* Instructions to follow
Reproduce, exactly and in full, only the lines below from the one containing "towards the middle" through the one containing "bpy.context.scene.collection.objects.link(empty)".

* Data extract
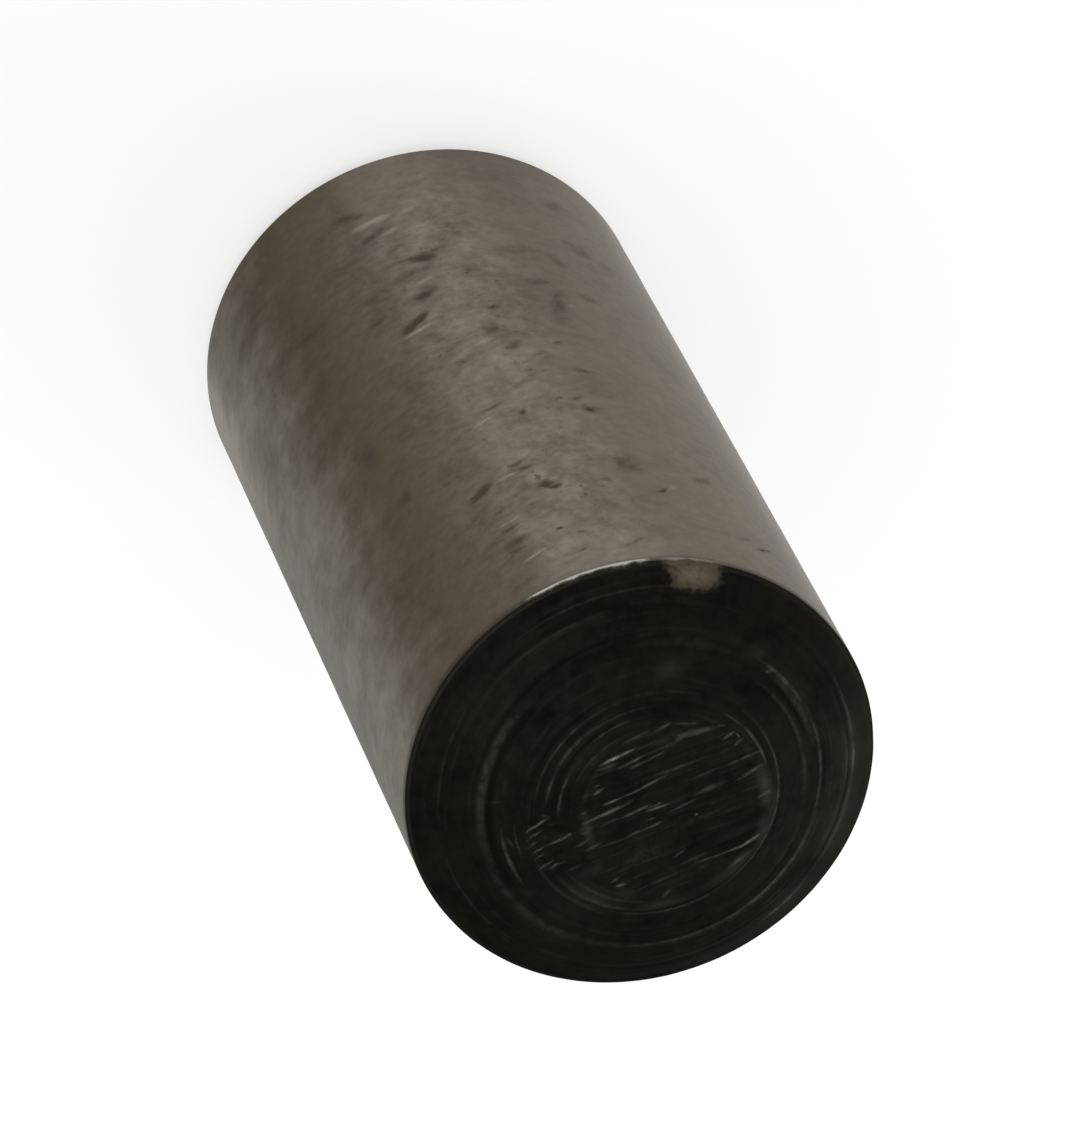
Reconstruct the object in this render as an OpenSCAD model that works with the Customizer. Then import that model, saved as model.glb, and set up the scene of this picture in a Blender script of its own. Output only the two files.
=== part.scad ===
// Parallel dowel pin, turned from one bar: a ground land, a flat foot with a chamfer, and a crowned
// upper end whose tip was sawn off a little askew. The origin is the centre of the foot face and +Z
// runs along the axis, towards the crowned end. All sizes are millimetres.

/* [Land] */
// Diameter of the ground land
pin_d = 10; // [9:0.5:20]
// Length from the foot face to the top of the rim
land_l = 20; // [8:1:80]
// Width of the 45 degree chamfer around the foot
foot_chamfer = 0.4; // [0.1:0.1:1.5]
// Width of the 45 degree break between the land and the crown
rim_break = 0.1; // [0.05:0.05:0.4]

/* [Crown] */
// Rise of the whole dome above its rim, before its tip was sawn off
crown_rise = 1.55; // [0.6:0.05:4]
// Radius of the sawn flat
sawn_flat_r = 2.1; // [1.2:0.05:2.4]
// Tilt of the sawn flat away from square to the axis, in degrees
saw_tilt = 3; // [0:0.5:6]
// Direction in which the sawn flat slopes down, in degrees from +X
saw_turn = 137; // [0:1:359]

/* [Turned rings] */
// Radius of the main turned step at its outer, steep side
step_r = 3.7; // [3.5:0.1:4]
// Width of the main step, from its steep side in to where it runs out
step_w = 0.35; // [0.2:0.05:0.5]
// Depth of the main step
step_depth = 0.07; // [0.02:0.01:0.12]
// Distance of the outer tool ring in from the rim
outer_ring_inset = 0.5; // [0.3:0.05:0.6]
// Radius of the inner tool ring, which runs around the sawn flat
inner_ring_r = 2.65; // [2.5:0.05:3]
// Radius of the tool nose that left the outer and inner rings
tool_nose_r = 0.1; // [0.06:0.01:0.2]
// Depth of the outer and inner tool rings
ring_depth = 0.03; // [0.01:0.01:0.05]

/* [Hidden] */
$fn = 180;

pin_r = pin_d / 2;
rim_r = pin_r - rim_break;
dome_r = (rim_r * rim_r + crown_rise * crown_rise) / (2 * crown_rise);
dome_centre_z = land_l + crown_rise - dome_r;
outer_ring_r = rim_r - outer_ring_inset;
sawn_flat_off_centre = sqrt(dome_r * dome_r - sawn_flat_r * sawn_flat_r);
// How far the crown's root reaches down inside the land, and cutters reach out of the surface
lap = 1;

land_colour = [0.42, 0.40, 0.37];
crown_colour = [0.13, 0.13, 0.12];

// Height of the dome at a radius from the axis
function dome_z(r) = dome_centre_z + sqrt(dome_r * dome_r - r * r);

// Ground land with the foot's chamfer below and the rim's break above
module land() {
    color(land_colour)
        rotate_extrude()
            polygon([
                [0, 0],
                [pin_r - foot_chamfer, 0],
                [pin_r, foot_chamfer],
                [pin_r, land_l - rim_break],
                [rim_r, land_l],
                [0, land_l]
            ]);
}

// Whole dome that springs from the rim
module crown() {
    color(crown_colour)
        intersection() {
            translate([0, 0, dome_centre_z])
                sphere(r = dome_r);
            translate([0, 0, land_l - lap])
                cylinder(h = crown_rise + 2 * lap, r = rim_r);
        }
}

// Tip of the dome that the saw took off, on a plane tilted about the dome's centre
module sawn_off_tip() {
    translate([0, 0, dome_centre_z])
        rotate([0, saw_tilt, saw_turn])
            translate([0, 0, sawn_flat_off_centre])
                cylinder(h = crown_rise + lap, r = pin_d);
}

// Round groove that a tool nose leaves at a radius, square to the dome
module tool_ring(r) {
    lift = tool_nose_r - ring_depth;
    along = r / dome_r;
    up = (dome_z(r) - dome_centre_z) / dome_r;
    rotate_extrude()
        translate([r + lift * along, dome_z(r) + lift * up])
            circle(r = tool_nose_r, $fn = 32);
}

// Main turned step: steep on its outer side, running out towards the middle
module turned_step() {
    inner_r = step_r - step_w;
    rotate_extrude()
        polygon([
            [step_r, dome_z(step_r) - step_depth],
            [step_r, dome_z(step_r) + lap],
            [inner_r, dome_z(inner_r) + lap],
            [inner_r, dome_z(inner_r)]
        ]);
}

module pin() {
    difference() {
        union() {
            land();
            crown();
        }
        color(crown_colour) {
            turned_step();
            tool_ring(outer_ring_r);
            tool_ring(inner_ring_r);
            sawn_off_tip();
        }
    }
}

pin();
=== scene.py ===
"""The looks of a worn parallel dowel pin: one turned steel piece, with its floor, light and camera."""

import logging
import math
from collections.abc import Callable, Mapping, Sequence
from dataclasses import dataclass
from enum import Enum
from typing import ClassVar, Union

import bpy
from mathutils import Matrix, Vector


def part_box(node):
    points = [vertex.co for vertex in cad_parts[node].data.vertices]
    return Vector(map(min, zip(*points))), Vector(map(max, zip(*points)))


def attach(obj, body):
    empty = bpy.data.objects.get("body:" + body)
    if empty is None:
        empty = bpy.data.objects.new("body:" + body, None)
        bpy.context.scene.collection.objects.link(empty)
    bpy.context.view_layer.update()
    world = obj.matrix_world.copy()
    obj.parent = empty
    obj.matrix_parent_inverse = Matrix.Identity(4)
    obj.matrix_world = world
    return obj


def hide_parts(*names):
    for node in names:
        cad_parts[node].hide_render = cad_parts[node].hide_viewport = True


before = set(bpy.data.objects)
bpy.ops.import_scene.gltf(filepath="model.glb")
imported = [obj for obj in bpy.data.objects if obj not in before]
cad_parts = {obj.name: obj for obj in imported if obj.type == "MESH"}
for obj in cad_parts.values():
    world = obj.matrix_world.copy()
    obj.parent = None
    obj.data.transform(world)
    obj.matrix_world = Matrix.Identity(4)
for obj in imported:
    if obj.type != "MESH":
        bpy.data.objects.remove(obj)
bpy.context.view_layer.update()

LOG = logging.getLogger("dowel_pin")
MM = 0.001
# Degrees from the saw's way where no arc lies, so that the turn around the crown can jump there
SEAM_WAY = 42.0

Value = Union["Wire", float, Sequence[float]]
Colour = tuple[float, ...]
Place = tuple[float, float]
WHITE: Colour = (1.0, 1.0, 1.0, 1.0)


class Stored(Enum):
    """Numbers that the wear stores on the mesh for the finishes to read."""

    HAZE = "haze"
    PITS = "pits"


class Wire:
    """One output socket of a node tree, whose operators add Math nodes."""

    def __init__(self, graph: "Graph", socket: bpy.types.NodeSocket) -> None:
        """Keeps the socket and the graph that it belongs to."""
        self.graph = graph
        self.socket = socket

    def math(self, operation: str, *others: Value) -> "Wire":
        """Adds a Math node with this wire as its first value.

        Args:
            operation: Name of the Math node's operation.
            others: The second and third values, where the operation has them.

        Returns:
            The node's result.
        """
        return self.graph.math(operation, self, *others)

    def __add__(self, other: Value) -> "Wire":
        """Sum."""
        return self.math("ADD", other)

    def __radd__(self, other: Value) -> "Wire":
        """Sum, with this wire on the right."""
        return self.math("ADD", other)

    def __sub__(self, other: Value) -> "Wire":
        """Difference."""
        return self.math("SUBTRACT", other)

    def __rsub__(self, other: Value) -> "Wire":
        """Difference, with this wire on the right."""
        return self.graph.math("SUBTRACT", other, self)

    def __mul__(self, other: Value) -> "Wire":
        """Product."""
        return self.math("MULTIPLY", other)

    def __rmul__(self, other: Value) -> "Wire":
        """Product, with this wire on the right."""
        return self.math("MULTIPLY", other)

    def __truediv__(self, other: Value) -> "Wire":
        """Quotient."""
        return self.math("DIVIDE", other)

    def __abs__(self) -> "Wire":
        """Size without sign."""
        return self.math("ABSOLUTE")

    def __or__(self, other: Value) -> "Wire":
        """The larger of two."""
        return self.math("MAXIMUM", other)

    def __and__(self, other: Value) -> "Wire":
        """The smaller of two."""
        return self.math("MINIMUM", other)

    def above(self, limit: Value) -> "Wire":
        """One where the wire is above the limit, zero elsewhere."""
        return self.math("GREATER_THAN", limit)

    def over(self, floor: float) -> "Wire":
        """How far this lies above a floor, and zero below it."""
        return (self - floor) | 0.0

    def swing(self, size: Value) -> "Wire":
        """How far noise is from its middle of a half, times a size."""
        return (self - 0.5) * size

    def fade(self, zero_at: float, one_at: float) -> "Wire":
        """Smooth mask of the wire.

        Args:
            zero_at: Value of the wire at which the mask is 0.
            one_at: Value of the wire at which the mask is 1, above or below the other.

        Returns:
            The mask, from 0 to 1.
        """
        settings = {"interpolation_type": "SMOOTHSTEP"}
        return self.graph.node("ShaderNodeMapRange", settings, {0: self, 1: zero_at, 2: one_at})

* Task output
// Main turned step: steep on its outer side, running out towards the middle
module turned_step() {
    inner_r = step_r - step_w;
    rotate_extrude()
        polygon([
            [step_r, dome_z(step_r) - step_depth],
            [step_r, dome_z(step_r) + lap],
            [inner_r, dome_z(inner_r) + lap],
            [inner_r, dome_z(inner_r)]
        ]);
}

module pin() {
    difference() {
        union() {
            land();
            crown();
        }
        color(crown_colour) {
            turned_step();
            tool_ring(outer_ring_r);
            tool_ring(inner_ring_r);
            sawn_off_tip();
        }
    }
}

pin();
=== scene.py ===
"""The looks of a worn parallel dowel pin: one turned steel piece, with its floor, light and camera."""

import logging
import math
from collections.abc import Callable, Mapping, Sequence
from dataclasses import dataclass
from enum import Enum
from typing import ClassVar, Union

import bpy
from mathutils import Matrix, Vector


def part_box(node):
    points = [vertex.co for vertex in cad_parts[node].data.vertices]
    return Vector(map(min, zip(*points))), Vector(map(max, zip(*points)))


def attach(obj, body):
    empty = bpy.data.objects.get("body:" + body)
    if empty is None:
        empty = bpy.data.objects.new("body:" + body, None)
        bpy.context.scene.collection.objects.link(empty)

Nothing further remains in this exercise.